## WRITTEN PROBLEM
Both end lines count: copy exactly from the line that contains "for socket, name" to the line that contains "nodes[node].hide_render = nodes[node].hide_viewport", and only those lines.
- - - - - - -
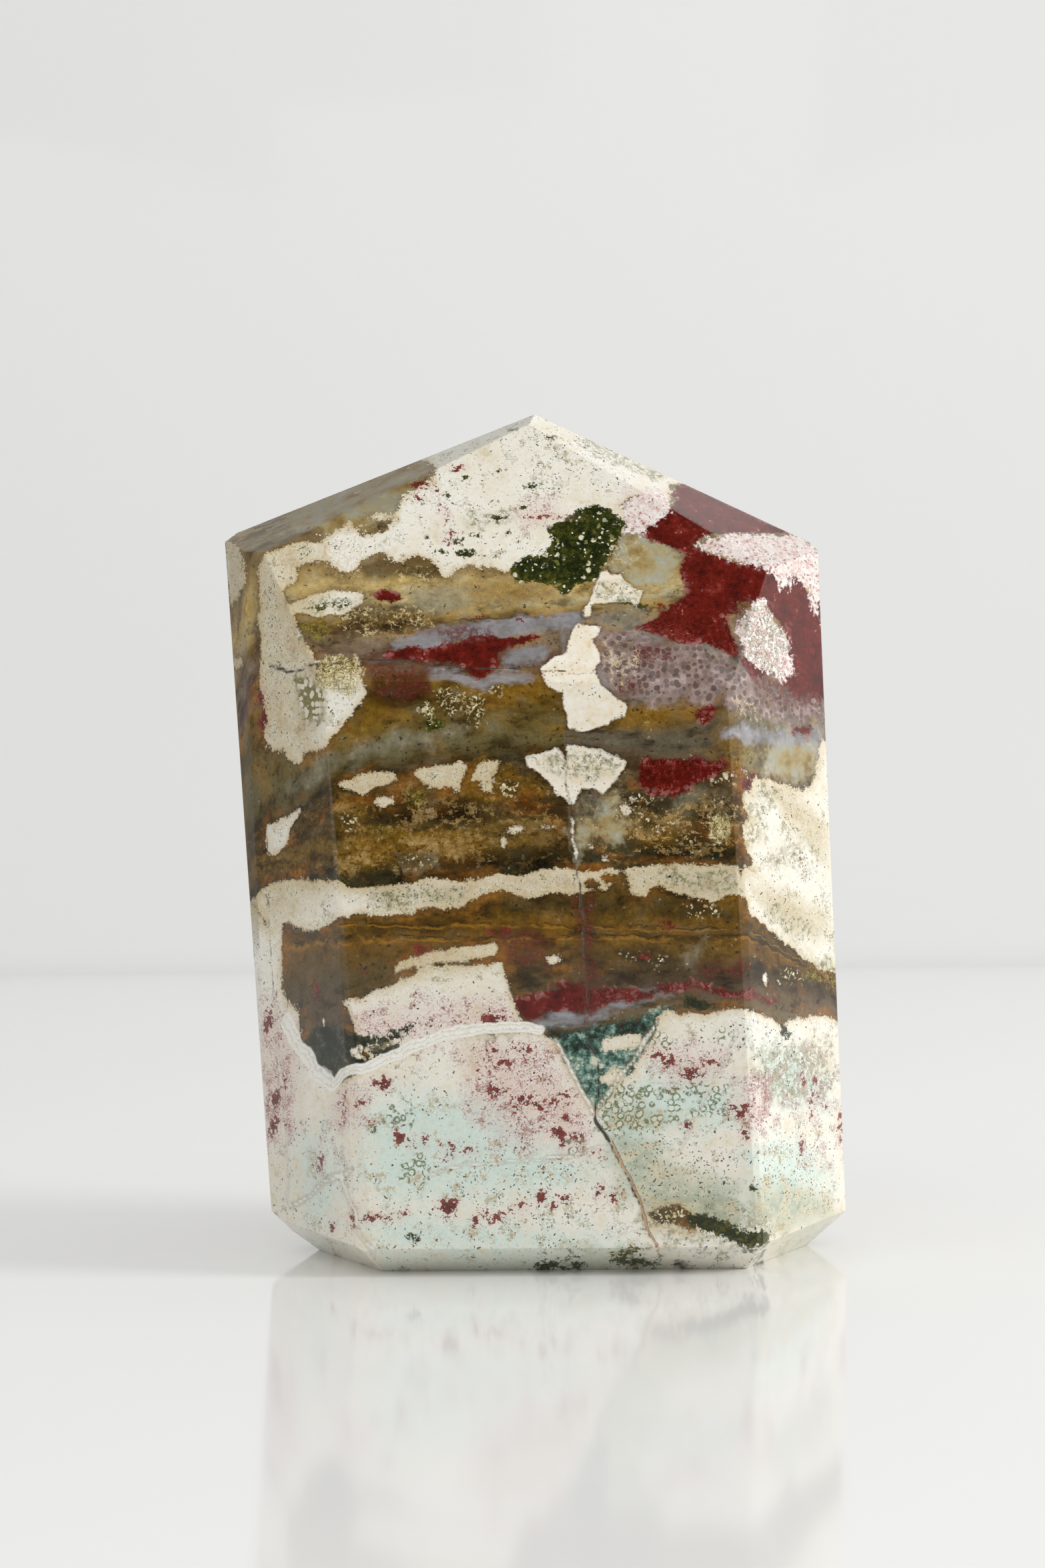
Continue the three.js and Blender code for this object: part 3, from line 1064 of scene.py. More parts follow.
# %% Murky, peppered and wine-veined parts of the foot
MURK = patches([
    "903,1700 930,1690 980,1712 1040,1760 1108,1770 1112,1846 1060,1846 1000,1822 960,1822 930,1776",
    "1126,1790 1180,1770 1244,1800 1250,1850 1180,1872 1130,1850",
    "905,1660 960,1650 1010,1680 960,1700 910,1700",
    "835,1884 900,1880 1010,1886 1010,1906 835,1906",
])
PEPPER = patches([
    "900,1690 960,1664 1020,1700 1110,1690 1112,1826 1000,1826 940,1806",
    "1140,1690 1240,1690 1250,1810 1150,1810",
    "690,1720 880,1740 900,1830 800,1860 680,1800",
    "790,640 890,640 900,720 800,750",
    "540,1300 700,1310 700,1370 540,1380",
])
WINE_NET = patches([
    "1128,1606 1160,1570 1210,1560 1262,1590 1266,1700 1246,1760 1216,1740 1190,1700 1150,1680",
    "396,1560 440,1600 436,1720 398,1700",
    "470,1700 512,1690 516,1760 480,1780",
])
keep_field("foot", MURK, PEPPER, WINE_NET)

# %% [markdown]
# The crack and the seams. The crack runs down the front: a hairline above, open and dark in the
# middle, and filled below. Seams are older cracks that healed white. They could be cut into the solid,
# but they are far narrower than a millimetre. So each is a line on the chart, with a width in pixels,
# and is stored with its side, because the filling lies on one side of it only.

# %% The crack and the healed seams
CRACK = [
    ("849,1095 852,1199 855,1244 864.5,1292", 0.8),
    ("864.5,1292 871,1333 876,1378 876,1435 882,1492 877,1531 880,1563", 1.3),
    ("880,1563 896,1594 899,1639 893,1671", 1.7),
    ("893,1671 896,1684 914,1710", 2.8),
    ("914,1710 936,1757 952,1796 971,1847 984,1872", 1.2),
    ("984,1872 1035,1902", 0.9),
]
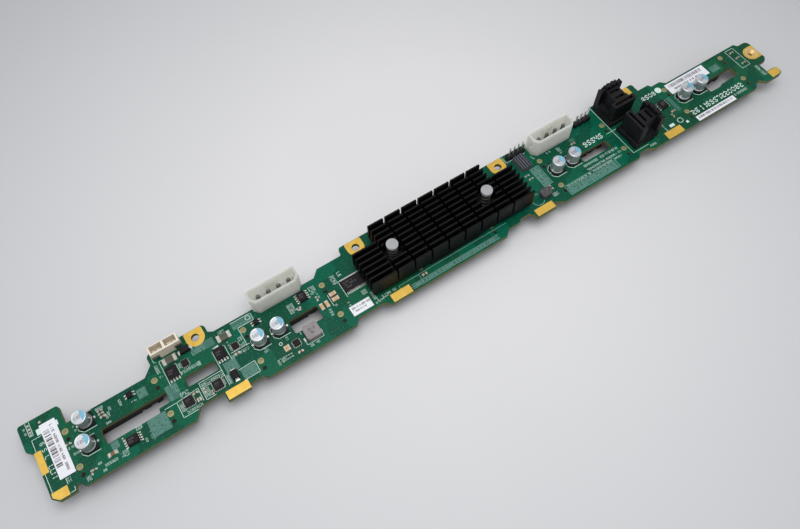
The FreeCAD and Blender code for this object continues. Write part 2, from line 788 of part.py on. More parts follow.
# ---- write every node
save("circuit_board", [circuitBoard()])
save("captive_nut", [captiveNut()])
rowNames = ("upper", "lower")
for column in range(columns):
    number = str(column + 1)
    contacts = []
    for row, rowName in enumerate(rowNames):
        save("drive_socket_" + rowName + "_" + number, [driveSocketHousing(column, row)])
        contacts += driveSocketContacts(column, row)
    save("drive_contacts_" + number, contacts)
save("heat_sink", [heatSink()])
save("expander_chip", [expanderChip()])
save("thermal_pad", [thermalPad()])
for side, name in enumerate(("left", "right")):
    save("push_pin_" + name, [pushPin(side)])
    save("push_pin_spring_" + name, [pushPinSpring(side)])
save("capacitor_cans", [capacitorCan(place) for place in capacitors])
save("capacitor_bases", [capacitorBase(place) for place in capacitors])
powerPinSet = []
for index, header in enumerate(powerHeaders):
    save("power_header_" + str(index + 1), [powerHeaderShell(header)])
    powerPinSet += powerHeaderPins(header)
save("power_header_pins", powerPinSet)
pinSet = []
for index, header in enumerate(pinHeaders):
    save("pin_header_" + str(index + 1), [pinHeaderStrip(header)])
    pinSet += squarePins(headerPinX(header), header[2], pinSide, boardTop, boardTop + pinTall)
save("pin_header_pins", pinSet)
save("signal_header", [signalHeaderShell()])
signalTip = boardTop + signalPinTop
save("signal_header_pins", squarePins(signalPinX(), signalY, signalPinSide, boardTop, signalTip))
for socket, name in zip(cableSockets, ("rear", "front")):
    save("cable_socket_" + name, [cableSocketHousing(socket)])
    save("cable_contacts_" + name, cableSocketContacts(socket))
save("memory_chip", [flatPart(part, chipChamfer) for part in memoryChip])
save("power_chips", [flatPart(part, chipChamfer) for part in powerChips])
save("logic_chips", [flatPart(part, chipChamfer / 2) for part in logicChips])
save("inductors", [inductor(part) for part in inductors])
save("fuses", [flatPart(part, 0) for part in fuses])
save("diodes", [flatPart(part, chipChamfer) for part in diodes])
save("ceramic_capacitors", [flatPart(part, 0) for part in ceramics])
save("ribbed_block", [ribbedPart(ribbedBlock)])
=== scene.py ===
import math
import random

import bmesh
import bpy
from mathutils import Matrix, Vector


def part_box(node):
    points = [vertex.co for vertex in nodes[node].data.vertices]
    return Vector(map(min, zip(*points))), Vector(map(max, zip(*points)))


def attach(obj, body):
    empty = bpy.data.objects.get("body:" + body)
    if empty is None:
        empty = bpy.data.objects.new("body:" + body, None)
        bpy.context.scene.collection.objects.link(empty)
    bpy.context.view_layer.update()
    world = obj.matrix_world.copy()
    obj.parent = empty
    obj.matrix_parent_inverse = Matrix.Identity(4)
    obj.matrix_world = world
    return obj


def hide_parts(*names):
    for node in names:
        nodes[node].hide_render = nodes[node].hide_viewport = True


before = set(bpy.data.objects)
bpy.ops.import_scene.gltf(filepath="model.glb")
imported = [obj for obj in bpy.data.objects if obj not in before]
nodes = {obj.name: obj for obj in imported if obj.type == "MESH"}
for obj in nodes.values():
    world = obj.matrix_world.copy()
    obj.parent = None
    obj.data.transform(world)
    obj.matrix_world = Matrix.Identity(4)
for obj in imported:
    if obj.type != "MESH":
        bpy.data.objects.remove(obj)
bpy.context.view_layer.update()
draw = random.Random(7)  # made-up digits and bars are the same in every run

mm = 0.001  # places and sizes below are in millimetres
boardLow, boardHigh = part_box("circuit_board")
leftEnd = boardLow[0] / mm
rightEnd = boardHigh[0] / mm
bottomEdge = boardLow[1] / mm
topEdge = boardHigh[1] / mm
boardBottom = boardLow[2] / mm
deck = boardHigh[2] / mm


def note(words):
    print("scene:", words, flush=True)


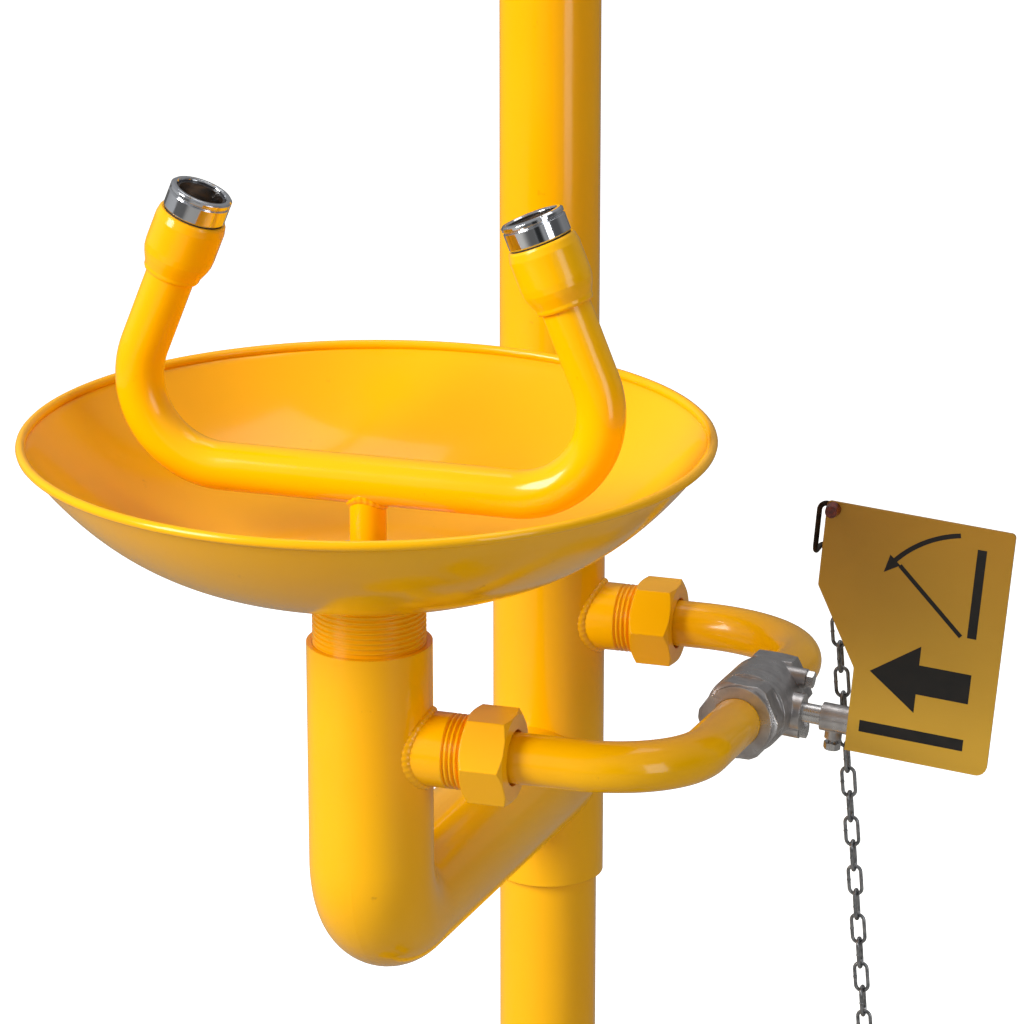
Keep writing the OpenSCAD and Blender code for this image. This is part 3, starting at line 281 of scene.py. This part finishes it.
def relief(tree, pattern, depth_mm, edge_mm=0.0, strength=1.0):
    """Bump from a pattern. edge_mm rounds the sharp edges of the solid underneath."""
    inputs = {"Height": pattern, "Distance": depth_mm * MM, "Strength": strength}
    if edge_mm:
        inputs["Normal"] = add_node(tree, "ShaderNodeBevel", {"Radius": edge_mm * MM}, samples=4).outputs[0]
    return add_node(tree, "ShaderNodeBump", inputs).outputs[0]


# %% [markdown]
# ### Epoxy powder coat
# The pipes are steel, sprayed with a yellow epoxy powder and baked. The powder melts into
# a thick glossy skin with a faint orange peel about 2 mm across. It softens every edge,
# lies a shade deeper where it is thick, and holds a few dust specks.

# %% Epoxy powder coat
def epoxy_powder_coat():
    material, tree, shader = new_material("epoxy_powder_coat")
    flow = grain(tree, 160, detail=3)
    body = blend_colour(tree, flow, linear("#FFB300"), linear("#FFBC00"))
    speck = grain(tree, 7, detail=4)
    dusty = blend_colour(tree, speck, body, linear("#E09A06"), 0.72, 0.80)
    peel = grain(tree, 2.2, detail=1)
    shader.inputs["IOR"].default_value = 1.5
    tree.links.new(dusty, shader.inputs["Base Color"])
    tree.links.new(between(tree, grain(tree, 45), 0.13, 0.21), shader.inputs["Roughness"])
    tree.links.new(relief(tree, peel, 0.02, edge_mm=0.9), shader.inputs["Normal"])
    shader.inputs["Coat Weight"].default_value = 0.15
    shader.inputs["Specular IOR Level"].default_value = 0.3
    shader.inputs["Coat Roughness"].default_value = 0.06
    return material


# %% [markdown]
# ### Stainless steel, cast and turned
# The valve bodies are investment castings in stainless steel. Blasting leaves a fine
# pitted skin, duller in the hollows. Stems, nuts and screws are turned from bar, so they
# are brighter and carry fine lines.

# %% Stainless steel
def cast_stainless():
    material, tree, shader = new_material("blasted_cast_stainless")
    skin = grain(tree, 0.55, detail=3)
    cloud = grain(tree, 9, detail=4)
    tree.links.new(blend_colour(tree, cloud, linear("#A9A6A6"), linear("#CFCCCB")),
                   shader.inputs["Base Color"])
    tree.links.new(between(tree, cloud, 0.42, 0.26), shader.inputs["Roughness"])
    tree.links.new(relief(tree, skin, 0.06, edge_mm=0.7), shader.inputs["Normal"])
    shader.inputs["Metallic"].default_value = 1.0
    return material


def turned_stainless():
    material, tree, shader = new_material("turned_stainless_bar")
    lines = grain(tree, 0.4, detail=2, stretch=(1, 0.12, 1))
    cloud = grain(tree, 12)
    tree.links.new(blend_colour(tree, cloud, linear("#B9B8B8"), linear("#D2D1D0")),
                   shader.inputs["Base Color"])
    tree.links.new(between(tree, lines, 0.18, 0.34), shader.inputs["Roughness"])
    tree.links.new(relief(tree, lines, 0.015, edge_mm=0.3), shader.inputs["Normal"])
    shader.inputs["Metallic"].default_value = 1.0
    return material


# %% [markdown]
# ### Chrome, zinc and black oxide
# The nozzle rings are brass with bright chrome plate, almost a mirror. The chain, clamp
# bolts and treadle bar are zinc plated: greyer, with the faint spangle of zinc crystals.
# The hook wire is blackened, which leaves a thin, uneven, slightly brown film.

# %% Plated metals
def bright_chrome():
    material, tree, shader = new_material("bright_chrome_plate")
    smear = grain(tree, 14, detail=5)
    shader.inputs["Base Color"].default_value = linear("#D3D6DB")
    tree.links.new(between(tree, smear, 0.03, 0.09), shader.inputs["Roughness"])
    tree.links.new(relief(tree, grain(tree, 6), 0.01, edge_mm=0.5), shader.inputs["Normal"])
    shader.inputs["Metallic"].default_value = 1.0
    return material


def zinc_plate():
    material, tree, shader = new_material("zinc_plated_steel")
    spangle = grain(tree, 2.5, kind="ShaderNodeTexVoronoi")
    cloud = grain(tree, 10, detail=4)
    crystal = blend_colour(tree, spangle, linear("#6E7073"), linear("#A2A3A5"), 0.1, 0.9)
    tree.links.new(crystal, shader.inputs["Base Color"])
    tree.links.new(between(tree, cloud, 0.28, 0.46), shader.inputs["Roughness"])
    tree.links.new(relief(tree, grain(tree, 0.8), 0.02, edge_mm=0.3), shader.inputs["Normal"])
    shader.inputs["Metallic"].default_value = 1.0
    return material


def black_oxide():
    material, tree, shader = new_material("black_oxide_wire")
    film = grain(tree, 4, detail=5)
    tree.links.new(blend_colour(tree, film, linear("#17120F"), linear("#43301F")),
                   shader.inputs["Base Color"])
    tree.links.new(between(tree, film, 0.32, 0.5), shader.inputs["Roughness"])
    tree.links.new(relief(tree, grain(tree, 0.7), 0.02), shader.inputs["Normal"])
    shader.inputs["Metallic"].default_value = 0.7
    return material


# %% [markdown]
# ### Rubber and plastics
# Gaskets are moulded EPDM rubber with a matt, slightly bloomed skin. Valve seats are
# waxy white PTFE. The discs in the nozzles are moulded in dark ABS, and the knob is a
# phenolic resin, brown-red, hard and glossy, with a faint swirl from the filler.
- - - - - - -
## TASK SOLUTION
for socket, name in zip(cableSockets, ("rear", "front")):
    save("cable_socket_" + name, [cableSocketHousing(socket)])
    save("cable_contacts_" + name, cableSocketContacts(socket))
save("memory_chip", [flatPart(part, chipChamfer) for part in memoryChip])
save("power_chips", [flatPart(part, chipChamfer) for part in powerChips])
save("logic_chips", [flatPart(part, chipChamfer / 2) for part in logicChips])
save("inductors", [inductor(part) for part in inductors])
save("fuses", [flatPart(part, 0) for part in fuses])
save("diodes", [flatPart(part, chipChamfer) for part in diodes])
save("ceramic_capacitors", [flatPart(part, 0) for part in ceramics])
save("ribbed_block", [ribbedPart(ribbedBlock)])
=== scene.py ===
import math
import random

import bmesh
import bpy
from mathutils import Matrix, Vector


def part_box(node):
    points = [vertex.co for vertex in nodes[node].data.vertices]
    return Vector(map(min, zip(*points))), Vector(map(max, zip(*points)))


def attach(obj, body):
    empty = bpy.data.objects.get("body:" + body)
    if empty is None:
        empty = bpy.data.objects.new("body:" + body, None)
        bpy.context.scene.collection.objects.link(empty)
    bpy.context.view_layer.update()
    world = obj.matrix_world.copy()
    obj.parent = empty
    obj.matrix_parent_inverse = Matrix.Identity(4)
    obj.matrix_world = world
    return obj


def hide_parts(*names):
    for node in names:
        nodes[node].hide_render = nodes[node].hide_viewport = True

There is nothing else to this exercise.